- **Problem description**
Your task is to copy the lines between the line containing "Continue the OpenSCAD" and the line containing "return [c /", counting both of those lines, and to emit nothing more.

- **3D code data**
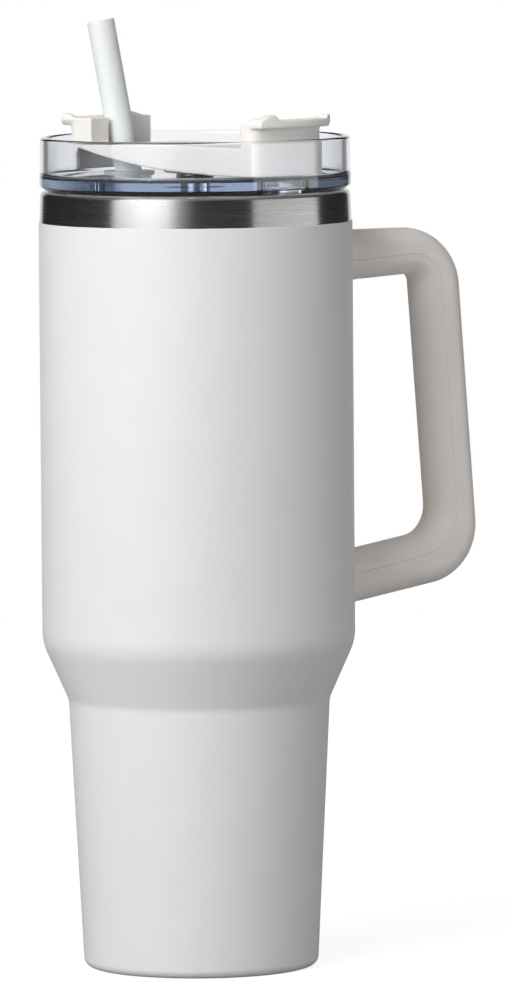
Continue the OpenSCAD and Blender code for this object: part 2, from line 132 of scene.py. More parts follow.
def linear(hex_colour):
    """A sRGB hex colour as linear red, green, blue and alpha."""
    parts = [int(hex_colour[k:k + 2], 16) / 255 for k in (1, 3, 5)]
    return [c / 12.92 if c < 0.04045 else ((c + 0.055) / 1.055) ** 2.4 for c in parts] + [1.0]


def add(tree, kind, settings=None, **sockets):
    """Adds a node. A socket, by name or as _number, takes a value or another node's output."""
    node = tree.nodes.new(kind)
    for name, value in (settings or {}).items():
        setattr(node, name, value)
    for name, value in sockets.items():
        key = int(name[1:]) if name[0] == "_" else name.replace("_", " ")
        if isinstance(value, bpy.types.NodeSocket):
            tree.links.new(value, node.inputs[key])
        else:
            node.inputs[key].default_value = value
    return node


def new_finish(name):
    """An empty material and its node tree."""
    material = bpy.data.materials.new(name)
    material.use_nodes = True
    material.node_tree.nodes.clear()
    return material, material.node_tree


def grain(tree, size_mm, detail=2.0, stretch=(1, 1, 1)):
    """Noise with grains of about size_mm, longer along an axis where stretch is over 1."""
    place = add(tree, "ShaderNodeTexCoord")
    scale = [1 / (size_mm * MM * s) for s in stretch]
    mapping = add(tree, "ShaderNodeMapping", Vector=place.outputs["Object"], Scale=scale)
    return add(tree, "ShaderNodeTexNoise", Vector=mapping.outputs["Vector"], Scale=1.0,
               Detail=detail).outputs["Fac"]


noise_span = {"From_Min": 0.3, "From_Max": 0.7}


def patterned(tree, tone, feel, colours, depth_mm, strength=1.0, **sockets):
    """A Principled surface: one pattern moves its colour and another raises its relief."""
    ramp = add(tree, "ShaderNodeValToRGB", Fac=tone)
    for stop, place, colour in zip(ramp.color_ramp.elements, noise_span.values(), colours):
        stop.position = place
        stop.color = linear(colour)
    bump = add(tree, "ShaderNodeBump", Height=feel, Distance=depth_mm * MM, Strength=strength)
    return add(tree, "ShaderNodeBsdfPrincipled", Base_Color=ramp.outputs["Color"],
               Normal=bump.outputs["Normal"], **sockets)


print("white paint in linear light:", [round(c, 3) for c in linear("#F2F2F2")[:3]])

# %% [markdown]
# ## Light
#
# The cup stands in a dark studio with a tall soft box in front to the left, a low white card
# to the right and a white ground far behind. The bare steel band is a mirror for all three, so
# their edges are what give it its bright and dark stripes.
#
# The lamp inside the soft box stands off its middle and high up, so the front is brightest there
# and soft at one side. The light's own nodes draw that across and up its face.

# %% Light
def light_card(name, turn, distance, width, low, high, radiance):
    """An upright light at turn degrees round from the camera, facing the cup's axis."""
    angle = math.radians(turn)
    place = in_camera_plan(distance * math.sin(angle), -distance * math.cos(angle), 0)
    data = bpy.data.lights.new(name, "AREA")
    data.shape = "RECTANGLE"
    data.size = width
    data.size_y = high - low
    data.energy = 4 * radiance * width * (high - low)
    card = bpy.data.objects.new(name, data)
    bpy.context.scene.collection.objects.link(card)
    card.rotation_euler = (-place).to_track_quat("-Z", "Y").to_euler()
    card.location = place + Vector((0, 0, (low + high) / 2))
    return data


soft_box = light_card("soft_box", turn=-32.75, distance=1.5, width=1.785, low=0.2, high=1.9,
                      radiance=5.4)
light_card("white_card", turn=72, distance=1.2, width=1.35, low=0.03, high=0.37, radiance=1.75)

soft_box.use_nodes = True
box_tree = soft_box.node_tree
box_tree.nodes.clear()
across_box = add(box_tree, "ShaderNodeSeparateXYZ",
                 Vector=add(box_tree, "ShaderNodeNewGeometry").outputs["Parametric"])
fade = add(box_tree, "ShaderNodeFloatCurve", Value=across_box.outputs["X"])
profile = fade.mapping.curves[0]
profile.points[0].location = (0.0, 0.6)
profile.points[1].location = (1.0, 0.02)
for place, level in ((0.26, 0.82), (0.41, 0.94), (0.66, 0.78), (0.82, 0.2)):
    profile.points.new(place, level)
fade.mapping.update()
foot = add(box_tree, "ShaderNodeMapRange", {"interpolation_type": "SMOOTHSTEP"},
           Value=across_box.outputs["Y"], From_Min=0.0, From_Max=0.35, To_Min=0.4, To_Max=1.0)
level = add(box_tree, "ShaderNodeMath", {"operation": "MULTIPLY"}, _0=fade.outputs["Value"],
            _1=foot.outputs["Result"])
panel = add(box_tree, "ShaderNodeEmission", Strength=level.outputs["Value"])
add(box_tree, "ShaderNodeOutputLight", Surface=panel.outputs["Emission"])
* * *
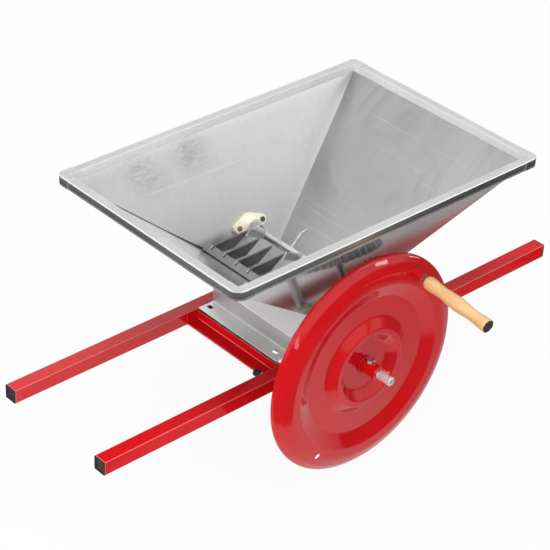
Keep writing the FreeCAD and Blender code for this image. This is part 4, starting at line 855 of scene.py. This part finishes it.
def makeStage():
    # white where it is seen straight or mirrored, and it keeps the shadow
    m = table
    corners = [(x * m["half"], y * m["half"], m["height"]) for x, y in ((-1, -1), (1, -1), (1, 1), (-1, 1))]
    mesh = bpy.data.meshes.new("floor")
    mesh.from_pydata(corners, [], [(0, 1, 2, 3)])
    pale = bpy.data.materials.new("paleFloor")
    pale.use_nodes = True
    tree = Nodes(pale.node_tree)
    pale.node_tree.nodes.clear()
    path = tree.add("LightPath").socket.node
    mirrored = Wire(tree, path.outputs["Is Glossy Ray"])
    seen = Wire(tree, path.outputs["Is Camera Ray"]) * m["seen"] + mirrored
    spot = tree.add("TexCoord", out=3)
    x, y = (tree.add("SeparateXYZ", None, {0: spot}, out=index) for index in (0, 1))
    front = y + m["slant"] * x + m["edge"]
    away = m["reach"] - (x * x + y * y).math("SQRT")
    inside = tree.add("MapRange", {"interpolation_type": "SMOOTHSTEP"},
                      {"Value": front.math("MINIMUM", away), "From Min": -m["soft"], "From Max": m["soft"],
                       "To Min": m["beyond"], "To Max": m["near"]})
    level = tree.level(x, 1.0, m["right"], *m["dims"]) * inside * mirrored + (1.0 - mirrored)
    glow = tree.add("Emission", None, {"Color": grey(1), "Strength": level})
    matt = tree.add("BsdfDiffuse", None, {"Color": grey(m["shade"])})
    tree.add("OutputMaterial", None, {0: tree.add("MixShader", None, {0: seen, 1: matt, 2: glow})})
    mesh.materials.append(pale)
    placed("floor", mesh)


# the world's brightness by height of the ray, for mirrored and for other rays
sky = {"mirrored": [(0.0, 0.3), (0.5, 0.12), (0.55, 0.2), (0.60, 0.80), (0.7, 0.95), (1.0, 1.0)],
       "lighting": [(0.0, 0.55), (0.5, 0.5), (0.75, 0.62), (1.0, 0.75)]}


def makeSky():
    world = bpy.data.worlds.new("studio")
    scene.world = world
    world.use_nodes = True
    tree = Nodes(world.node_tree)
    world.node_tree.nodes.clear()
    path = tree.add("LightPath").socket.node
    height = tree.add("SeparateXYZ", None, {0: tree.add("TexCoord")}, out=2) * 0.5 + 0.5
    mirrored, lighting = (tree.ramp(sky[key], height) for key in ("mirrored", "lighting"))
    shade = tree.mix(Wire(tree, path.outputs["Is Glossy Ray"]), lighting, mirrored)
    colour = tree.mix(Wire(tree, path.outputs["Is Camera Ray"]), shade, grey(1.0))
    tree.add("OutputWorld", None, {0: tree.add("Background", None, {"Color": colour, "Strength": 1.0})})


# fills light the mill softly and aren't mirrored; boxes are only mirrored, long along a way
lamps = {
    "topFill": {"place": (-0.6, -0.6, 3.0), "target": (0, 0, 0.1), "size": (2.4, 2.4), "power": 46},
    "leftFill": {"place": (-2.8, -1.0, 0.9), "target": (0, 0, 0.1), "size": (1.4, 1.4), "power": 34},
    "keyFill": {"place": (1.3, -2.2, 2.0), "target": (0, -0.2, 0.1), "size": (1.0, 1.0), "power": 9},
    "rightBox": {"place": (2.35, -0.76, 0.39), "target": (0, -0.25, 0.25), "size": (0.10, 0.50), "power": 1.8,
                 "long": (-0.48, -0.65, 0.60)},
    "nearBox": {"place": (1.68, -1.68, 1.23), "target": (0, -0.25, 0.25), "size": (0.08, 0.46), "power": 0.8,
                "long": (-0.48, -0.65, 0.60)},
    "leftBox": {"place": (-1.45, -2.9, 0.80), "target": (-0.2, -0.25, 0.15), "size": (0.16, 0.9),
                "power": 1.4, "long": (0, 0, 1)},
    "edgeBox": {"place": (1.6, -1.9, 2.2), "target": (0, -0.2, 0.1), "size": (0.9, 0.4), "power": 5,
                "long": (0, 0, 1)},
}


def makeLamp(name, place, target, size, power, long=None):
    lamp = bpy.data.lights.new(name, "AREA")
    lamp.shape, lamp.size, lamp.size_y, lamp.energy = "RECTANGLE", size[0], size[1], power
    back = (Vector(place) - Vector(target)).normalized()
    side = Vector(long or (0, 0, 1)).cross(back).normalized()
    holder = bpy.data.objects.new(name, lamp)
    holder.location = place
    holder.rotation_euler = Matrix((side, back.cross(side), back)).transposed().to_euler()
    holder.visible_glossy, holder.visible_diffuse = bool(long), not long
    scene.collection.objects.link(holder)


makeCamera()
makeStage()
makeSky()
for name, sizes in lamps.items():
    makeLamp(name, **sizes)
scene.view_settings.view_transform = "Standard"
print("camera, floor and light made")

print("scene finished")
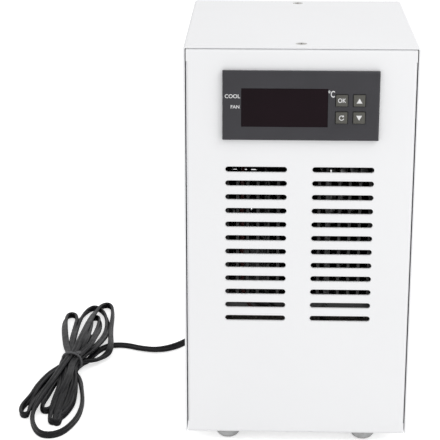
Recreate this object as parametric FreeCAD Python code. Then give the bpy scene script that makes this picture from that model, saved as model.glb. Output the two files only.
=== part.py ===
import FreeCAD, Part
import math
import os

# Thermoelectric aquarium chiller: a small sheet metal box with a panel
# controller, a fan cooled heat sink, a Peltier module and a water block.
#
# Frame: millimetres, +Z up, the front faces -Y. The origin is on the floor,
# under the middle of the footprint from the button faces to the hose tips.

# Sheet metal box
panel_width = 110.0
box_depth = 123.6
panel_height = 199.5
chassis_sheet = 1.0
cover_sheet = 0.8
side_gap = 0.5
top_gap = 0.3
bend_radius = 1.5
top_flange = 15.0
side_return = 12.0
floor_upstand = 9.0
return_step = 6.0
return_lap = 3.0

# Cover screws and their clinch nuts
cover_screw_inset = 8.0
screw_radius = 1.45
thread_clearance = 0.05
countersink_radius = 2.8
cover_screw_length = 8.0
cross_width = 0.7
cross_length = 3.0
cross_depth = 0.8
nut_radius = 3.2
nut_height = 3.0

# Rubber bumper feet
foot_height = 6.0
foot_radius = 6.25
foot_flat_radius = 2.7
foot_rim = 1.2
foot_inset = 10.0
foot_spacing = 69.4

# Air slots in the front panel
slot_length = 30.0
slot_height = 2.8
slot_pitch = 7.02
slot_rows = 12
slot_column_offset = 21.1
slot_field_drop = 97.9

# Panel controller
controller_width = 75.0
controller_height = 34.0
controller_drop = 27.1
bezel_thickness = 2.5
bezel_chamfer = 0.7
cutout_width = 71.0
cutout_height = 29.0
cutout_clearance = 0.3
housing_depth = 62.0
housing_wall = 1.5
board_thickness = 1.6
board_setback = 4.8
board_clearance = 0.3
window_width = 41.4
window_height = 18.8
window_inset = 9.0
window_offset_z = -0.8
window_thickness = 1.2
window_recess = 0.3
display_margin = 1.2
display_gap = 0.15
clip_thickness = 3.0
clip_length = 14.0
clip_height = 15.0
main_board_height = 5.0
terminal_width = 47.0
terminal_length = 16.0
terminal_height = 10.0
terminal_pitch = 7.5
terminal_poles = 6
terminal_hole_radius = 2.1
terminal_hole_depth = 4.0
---
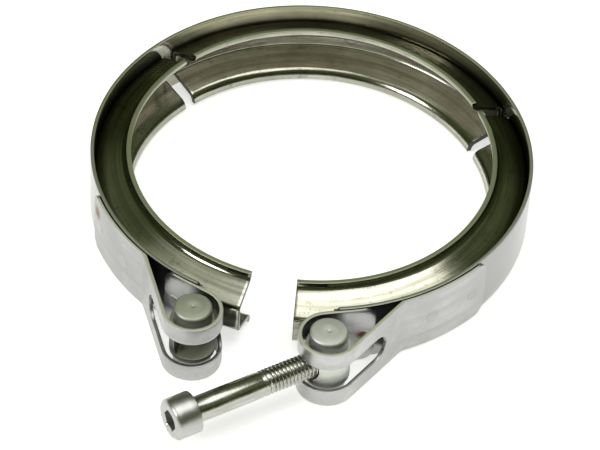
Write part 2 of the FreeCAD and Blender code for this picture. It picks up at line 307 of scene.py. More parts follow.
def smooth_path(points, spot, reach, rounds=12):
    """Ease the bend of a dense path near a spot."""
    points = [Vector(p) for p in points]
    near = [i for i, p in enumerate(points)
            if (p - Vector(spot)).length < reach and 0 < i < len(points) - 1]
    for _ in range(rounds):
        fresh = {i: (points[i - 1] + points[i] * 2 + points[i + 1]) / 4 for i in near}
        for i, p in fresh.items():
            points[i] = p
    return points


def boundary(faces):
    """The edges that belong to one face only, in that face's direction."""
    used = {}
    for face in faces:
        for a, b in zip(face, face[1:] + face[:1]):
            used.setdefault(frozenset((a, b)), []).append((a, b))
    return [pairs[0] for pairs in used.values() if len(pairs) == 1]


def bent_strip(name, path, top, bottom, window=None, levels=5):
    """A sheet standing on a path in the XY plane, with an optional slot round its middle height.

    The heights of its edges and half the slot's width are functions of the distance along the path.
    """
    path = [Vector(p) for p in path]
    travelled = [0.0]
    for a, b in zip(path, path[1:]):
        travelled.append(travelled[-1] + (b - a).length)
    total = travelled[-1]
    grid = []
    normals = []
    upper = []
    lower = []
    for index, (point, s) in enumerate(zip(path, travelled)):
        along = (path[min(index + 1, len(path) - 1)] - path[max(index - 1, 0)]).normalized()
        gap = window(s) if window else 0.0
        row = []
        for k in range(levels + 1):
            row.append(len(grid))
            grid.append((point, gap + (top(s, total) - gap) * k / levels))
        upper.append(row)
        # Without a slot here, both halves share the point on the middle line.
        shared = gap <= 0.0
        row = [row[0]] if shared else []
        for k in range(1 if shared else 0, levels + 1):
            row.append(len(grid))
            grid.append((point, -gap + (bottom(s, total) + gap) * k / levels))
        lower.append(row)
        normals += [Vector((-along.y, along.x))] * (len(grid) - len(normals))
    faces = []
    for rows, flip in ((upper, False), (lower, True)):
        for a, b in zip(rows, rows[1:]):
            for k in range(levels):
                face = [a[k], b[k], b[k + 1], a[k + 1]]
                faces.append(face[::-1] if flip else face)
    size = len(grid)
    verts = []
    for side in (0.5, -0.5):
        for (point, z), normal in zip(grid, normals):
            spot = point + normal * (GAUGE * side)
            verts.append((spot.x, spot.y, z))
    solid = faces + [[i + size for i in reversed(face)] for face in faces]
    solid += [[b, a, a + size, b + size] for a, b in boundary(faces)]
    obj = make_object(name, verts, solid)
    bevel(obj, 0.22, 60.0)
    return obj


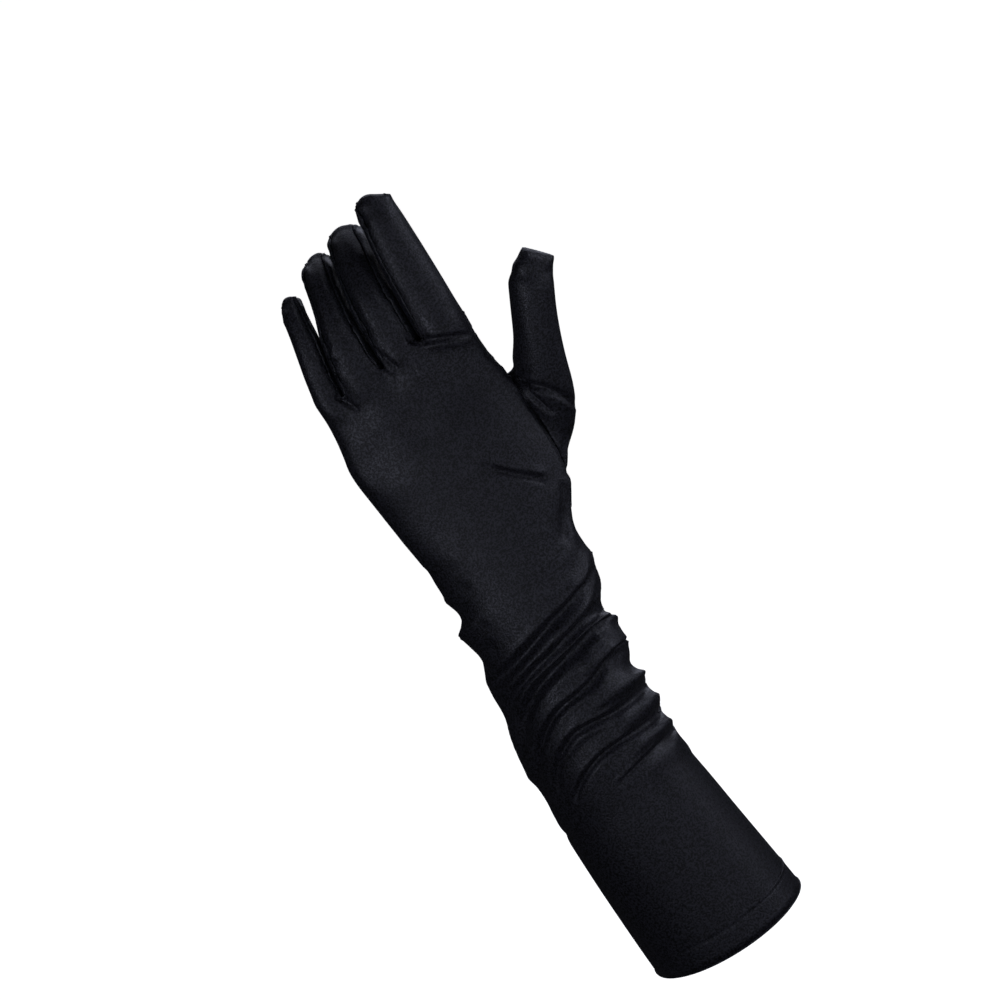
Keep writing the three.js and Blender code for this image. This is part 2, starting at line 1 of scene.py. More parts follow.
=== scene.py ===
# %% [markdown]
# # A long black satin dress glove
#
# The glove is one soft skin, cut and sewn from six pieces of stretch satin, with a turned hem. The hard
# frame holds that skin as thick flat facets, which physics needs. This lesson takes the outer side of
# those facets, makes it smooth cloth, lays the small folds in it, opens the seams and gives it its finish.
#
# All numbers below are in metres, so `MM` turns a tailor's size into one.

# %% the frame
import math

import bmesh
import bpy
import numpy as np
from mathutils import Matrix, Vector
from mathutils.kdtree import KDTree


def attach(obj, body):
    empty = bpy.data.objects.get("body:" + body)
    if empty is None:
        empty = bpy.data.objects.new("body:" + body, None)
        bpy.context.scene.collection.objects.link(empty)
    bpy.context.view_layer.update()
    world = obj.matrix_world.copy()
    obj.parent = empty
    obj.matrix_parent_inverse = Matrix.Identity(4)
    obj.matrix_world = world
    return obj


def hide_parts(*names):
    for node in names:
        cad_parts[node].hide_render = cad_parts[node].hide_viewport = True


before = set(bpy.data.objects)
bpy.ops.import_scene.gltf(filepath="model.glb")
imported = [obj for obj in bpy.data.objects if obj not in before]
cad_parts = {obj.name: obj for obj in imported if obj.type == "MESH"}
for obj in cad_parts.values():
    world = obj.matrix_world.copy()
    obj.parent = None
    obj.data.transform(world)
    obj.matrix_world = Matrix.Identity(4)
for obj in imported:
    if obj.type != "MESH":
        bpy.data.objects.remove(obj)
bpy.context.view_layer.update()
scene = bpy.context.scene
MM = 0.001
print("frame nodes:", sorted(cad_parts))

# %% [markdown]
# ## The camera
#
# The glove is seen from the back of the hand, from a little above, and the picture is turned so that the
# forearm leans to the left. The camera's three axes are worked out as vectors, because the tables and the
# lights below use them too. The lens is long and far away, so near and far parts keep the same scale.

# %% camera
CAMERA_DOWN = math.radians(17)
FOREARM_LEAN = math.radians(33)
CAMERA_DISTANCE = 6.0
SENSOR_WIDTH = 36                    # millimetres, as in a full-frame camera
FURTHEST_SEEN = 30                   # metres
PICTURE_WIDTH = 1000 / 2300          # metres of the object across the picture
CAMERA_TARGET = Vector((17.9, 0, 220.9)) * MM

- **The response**
Continue the OpenSCAD and Blender code for this object: part 2, from line 132 of scene.py. More parts follow.
def linear(hex_colour):
    """A sRGB hex colour as linear red, green, blue and alpha."""
    parts = [int(hex_colour[k:k + 2], 16) / 255 for k in (1, 3, 5)]
    return [c / 12.92 if c < 0.04045 else ((c + 0.055) / 1.055) ** 2.4 for c in parts] + [1.0]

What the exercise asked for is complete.